--- START Collected material ---
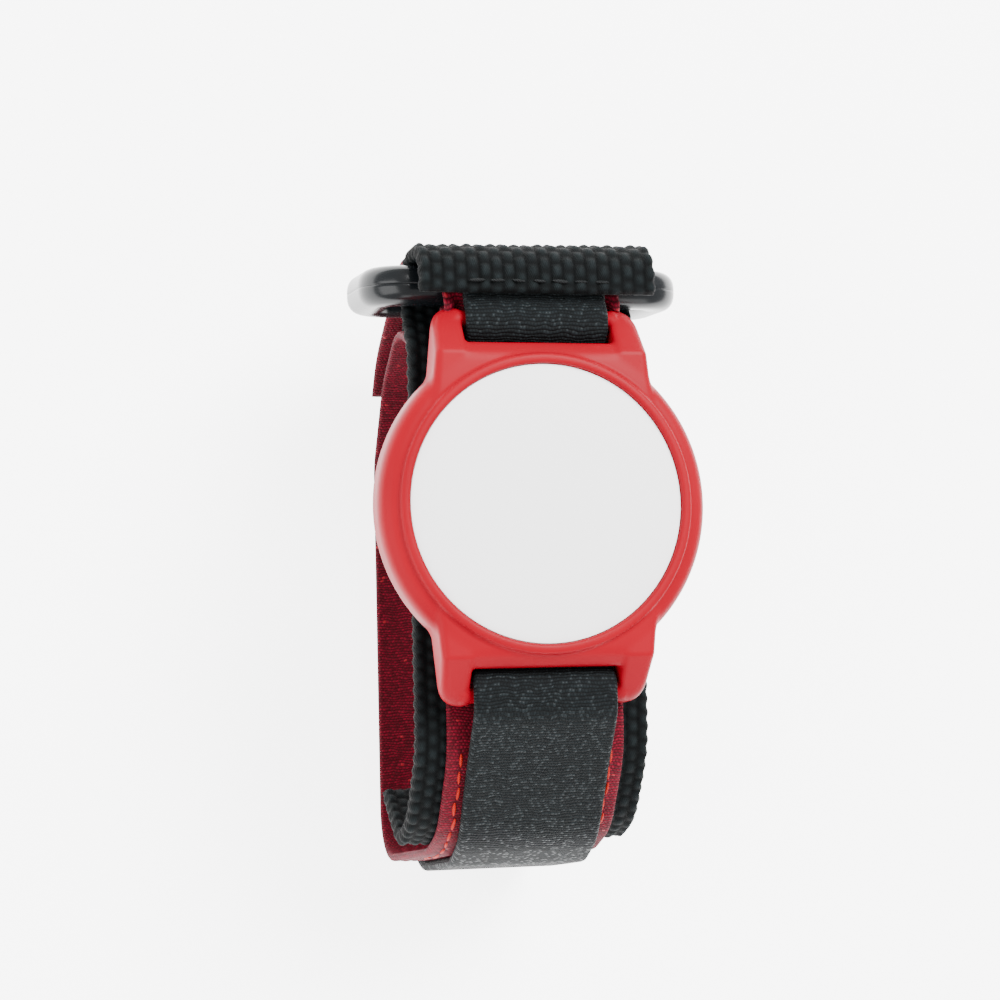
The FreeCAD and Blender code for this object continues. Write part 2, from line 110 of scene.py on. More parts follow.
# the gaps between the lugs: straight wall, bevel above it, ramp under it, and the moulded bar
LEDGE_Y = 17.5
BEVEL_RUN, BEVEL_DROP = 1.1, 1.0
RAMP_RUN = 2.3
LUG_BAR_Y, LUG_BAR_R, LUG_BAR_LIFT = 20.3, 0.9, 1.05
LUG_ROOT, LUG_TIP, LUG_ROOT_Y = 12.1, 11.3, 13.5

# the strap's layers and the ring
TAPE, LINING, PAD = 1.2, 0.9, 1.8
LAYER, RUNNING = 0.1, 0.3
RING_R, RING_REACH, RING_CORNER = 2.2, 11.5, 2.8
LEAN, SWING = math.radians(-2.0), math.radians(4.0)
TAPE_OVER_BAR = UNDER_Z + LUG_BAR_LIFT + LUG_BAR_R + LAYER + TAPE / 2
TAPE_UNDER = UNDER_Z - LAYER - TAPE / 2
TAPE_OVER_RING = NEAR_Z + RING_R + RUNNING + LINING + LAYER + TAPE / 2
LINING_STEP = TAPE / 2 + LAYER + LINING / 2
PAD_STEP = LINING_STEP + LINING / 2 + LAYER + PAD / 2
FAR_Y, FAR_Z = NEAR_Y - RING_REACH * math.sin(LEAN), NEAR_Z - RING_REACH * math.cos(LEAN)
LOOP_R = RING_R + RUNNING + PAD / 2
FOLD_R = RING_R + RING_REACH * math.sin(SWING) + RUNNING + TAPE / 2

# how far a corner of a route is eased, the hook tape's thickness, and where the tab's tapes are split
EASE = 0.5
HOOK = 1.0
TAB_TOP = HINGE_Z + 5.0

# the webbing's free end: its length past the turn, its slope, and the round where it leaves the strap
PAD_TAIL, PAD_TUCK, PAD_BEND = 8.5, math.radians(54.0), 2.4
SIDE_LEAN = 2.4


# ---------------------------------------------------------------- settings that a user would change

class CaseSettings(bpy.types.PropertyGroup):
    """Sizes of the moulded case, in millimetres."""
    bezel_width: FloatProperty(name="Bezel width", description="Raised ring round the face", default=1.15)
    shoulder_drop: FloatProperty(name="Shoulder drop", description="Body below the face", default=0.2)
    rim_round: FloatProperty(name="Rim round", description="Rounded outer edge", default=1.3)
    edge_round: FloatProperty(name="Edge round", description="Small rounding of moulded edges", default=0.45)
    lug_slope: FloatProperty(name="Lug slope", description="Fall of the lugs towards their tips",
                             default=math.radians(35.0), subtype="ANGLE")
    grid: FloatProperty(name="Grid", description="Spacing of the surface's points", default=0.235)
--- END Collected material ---
**Exercise directions**
Print all the data exactly.

**Solved exercise**
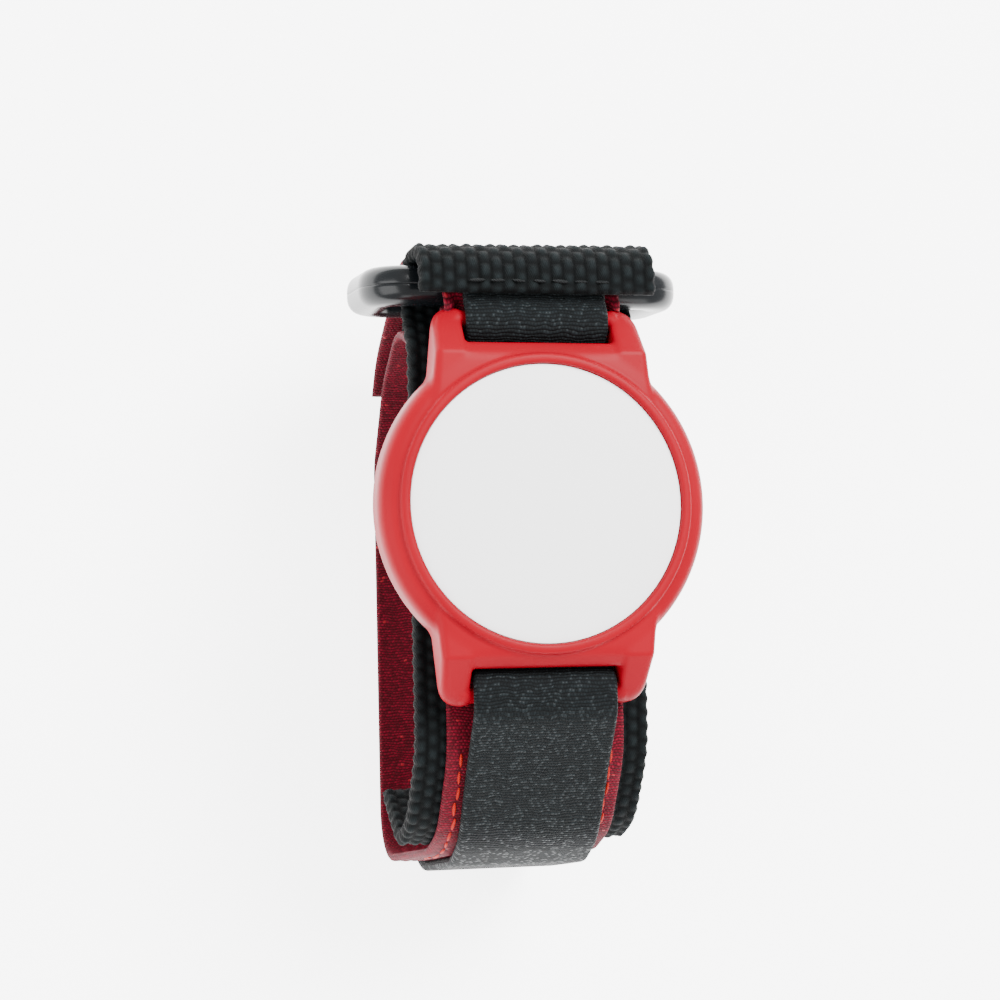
The FreeCAD and Blender code for this object continues. Write part 2, from line 110 of scene.py on. More parts follow.
# the gaps between the lugs: straight wall, bevel above it, ramp under it, and the moulded bar
LEDGE_Y = 17.5
BEVEL_RUN, BEVEL_DROP = 1.1, 1.0
RAMP_RUN = 2.3
LUG_BAR_Y, LUG_BAR_R, LUG_BAR_LIFT = 20.3, 0.9, 1.05
LUG_ROOT, LUG_TIP, LUG_ROOT_Y = 12.1, 11.3, 13.5

# the strap's layers and the ring
TAPE, LINING, PAD = 1.2, 0.9, 1.8
LAYER, RUNNING = 0.1, 0.3
RING_R, RING_REACH, RING_CORNER = 2.2, 11.5, 2.8
LEAN, SWING = math.radians(-2.0), math.radians(4.0)
TAPE_OVER_BAR = UNDER_Z + LUG_BAR_LIFT + LUG_BAR_R + LAYER + TAPE / 2
TAPE_UNDER = UNDER_Z - LAYER - TAPE / 2
TAPE_OVER_RING = NEAR_Z + RING_R + RUNNING + LINING + LAYER + TAPE / 2
LINING_STEP = TAPE / 2 + LAYER + LINING / 2
PAD_STEP = LINING_STEP + LINING / 2 + LAYER + PAD / 2
FAR_Y, FAR_Z = NEAR_Y - RING_REACH * math.sin(LEAN), NEAR_Z - RING_REACH * math.cos(LEAN)
LOOP_R = RING_R + RUNNING + PAD / 2
FOLD_R = RING_R + RING_REACH * math.sin(SWING) + RUNNING + TAPE / 2

# how far a corner of a route is eased, the hook tape's thickness, and where the tab's tapes are split
EASE = 0.5
HOOK = 1.0
TAB_TOP = HINGE_Z + 5.0

# the webbing's free end: its length past the turn, its slope, and the round where it leaves the strap
PAD_TAIL, PAD_TUCK, PAD_BEND = 8.5, math.radians(54.0), 2.4
SIDE_LEAN = 2.4


# ---------------------------------------------------------------- settings that a user would change

class CaseSettings(bpy.types.PropertyGroup):
    """Sizes of the moulded case, in millimetres."""
    bezel_width: FloatProperty(name="Bezel width", description="Raised ring round the face", default=1.15)
    shoulder_drop: FloatProperty(name="Shoulder drop", description="Body below the face", default=0.2)
    rim_round: FloatProperty(name="Rim round", description="Rounded outer edge", default=1.3)
    edge_round: FloatProperty(name="Edge round", description="Small rounding of moulded edges", default=0.45)
    lug_slope: FloatProperty(name="Lug slope", description="Fall of the lugs towards their tips",
                             default=math.radians(35.0), subtype="ANGLE")
    grid: FloatProperty(name="Grid", description="Spacing of the surface's points", default=0.235)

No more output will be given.